There are colleagues, classmates, alumni who have died since the last St. Kieran’s College Priests’ Reunion. I immediately think of Bernard Canning, Diocese of Paisley; Eamon Tobin, Diocese of Orlando; Thomas Sheridan, Diocese of Cheyenne; Michael Dillon, St Patrick’s Kiltegan; John Cairns, Diocese of Nottingham (1988) and Joe O’Donnell, Diocese of Raphoe (1988) who died 2 years ago. I include this evening those I remembered at our Chrism Mass last March: Jim Cassin; John Lawlor; Percy Grant and Jimmy Dollard. May they all rest in His peace and in His light.

This evenings Reunion overlaps beautifully with the Feast of Our Lady of Knock. In recent months Pope Francis honoured Knock not only as a Marian Shrine but also a Eucharistic Shrine.  The story of Knock is familiar to all of us – fifteen witnesses of the apparition at a gable wall on a wet evening in 1879. The Eucharistic element is critical to the Knock apparition. The image of Our Lord as Lamb of God on the altar in the apparition chapel is powerful for me. Eucharist is critical to our lives as priests.

I think our big project post pandemic will be placing the Eucharist once again at the heart of the week for our parishioners, for our families, for our friends. The Mass on Sunday is a way of affirming that life has meaning and that whatever we may be going through, there is a place around the altar for all of us.
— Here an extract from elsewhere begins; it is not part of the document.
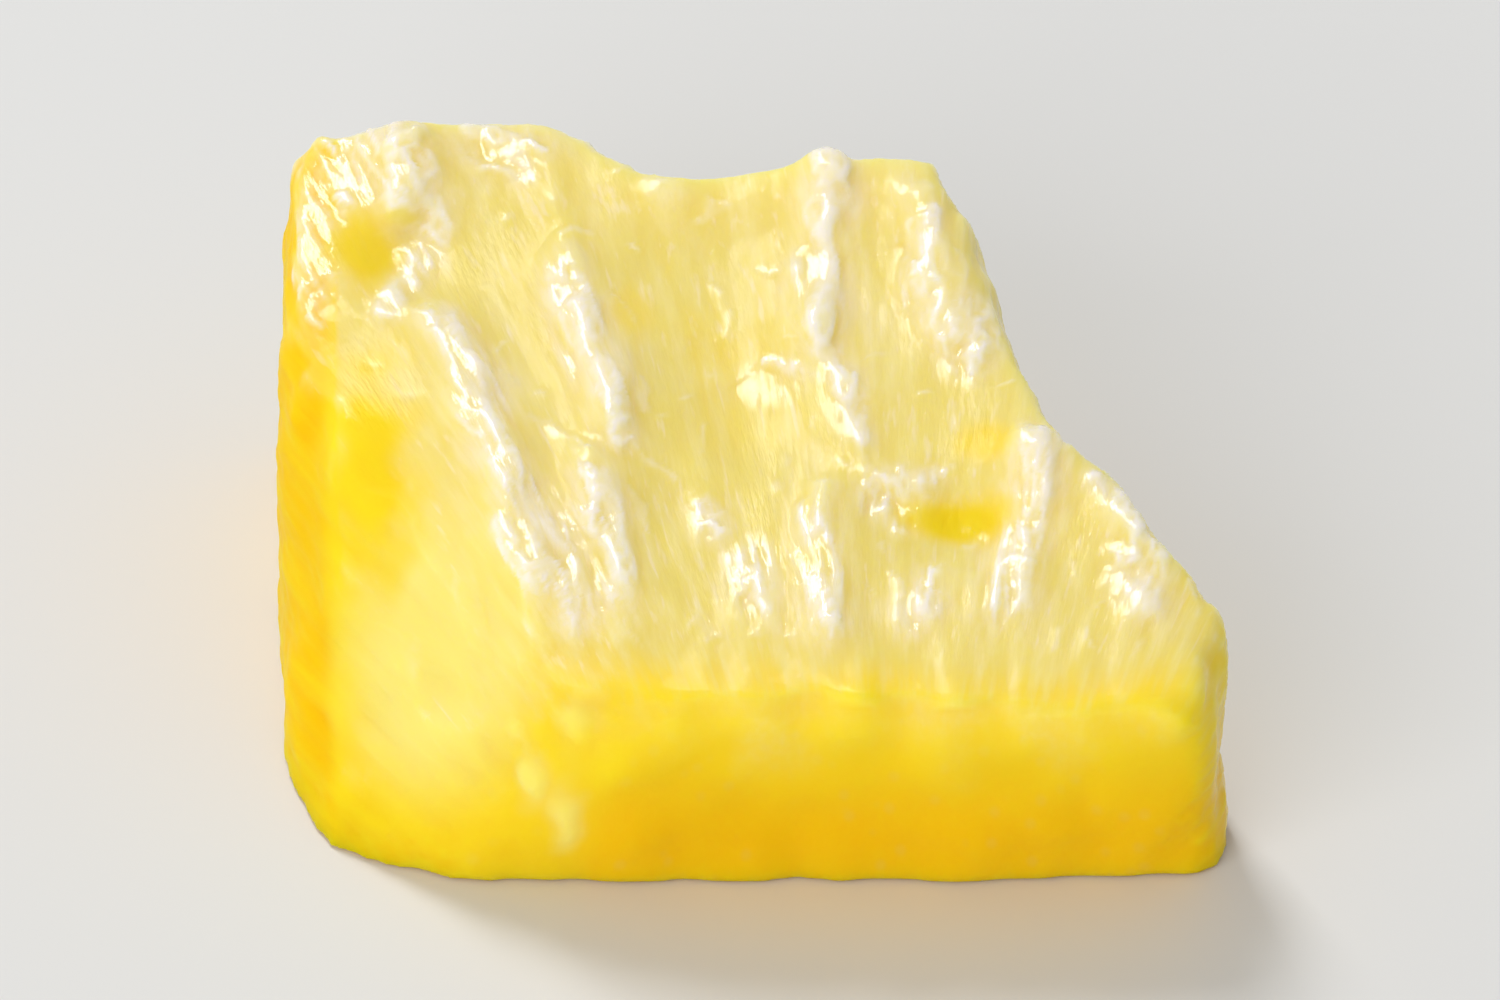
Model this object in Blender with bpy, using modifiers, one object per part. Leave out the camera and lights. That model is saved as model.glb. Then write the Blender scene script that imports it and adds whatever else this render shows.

I was a bit concerned in the height of the pandemic there was much talk of eucharistic starvation as if receiving Eucharist was personal and not communal.

We gather in order to be sent out. We receive to bring Him to others. We go out to be His body to those we encounter for the rest of the week. We become what we receive. While the Sunday obligation was rightfully removed at the beginning of this pandemic, I hope we have by now gone beyond the obligation phase. But we need to earnestly welcome parishioners back on Sundays. We need to make Sunday great again! Perhaps in time to come we may see this brute of a pandemic which has brought huge suffering to many as something that has given us as priests and people a deeper understanding of Eucharist in our lives.  

Reunions are about people. I want to conclude with the story of a Redmond Prendiville or better known as “Mundy” Prendiville, a Kerryman who became the fifth Archbishop of Perth. He began his studies for the priesthood in 1918 in All Hallows College but was expelled in 1921 for playing cards! He then went to St. Peter’s College in Wexford for theology but was released from there because he played on the victorious Kerry team in the 1924 All-Ireland football final. Whatever about slipping out without the required permission during term time for the match, he was fortuitously named ‘man of the match’. St. Kieran’s College came to his rescue and enrolled Prendiville and he was ordained from here on 11 June 1925. Had St. Kieran’s College become a “refugium peccatorum”! It is stories like these that keep Reunions like this evenings so important in all our lives. Blessings on all this evening.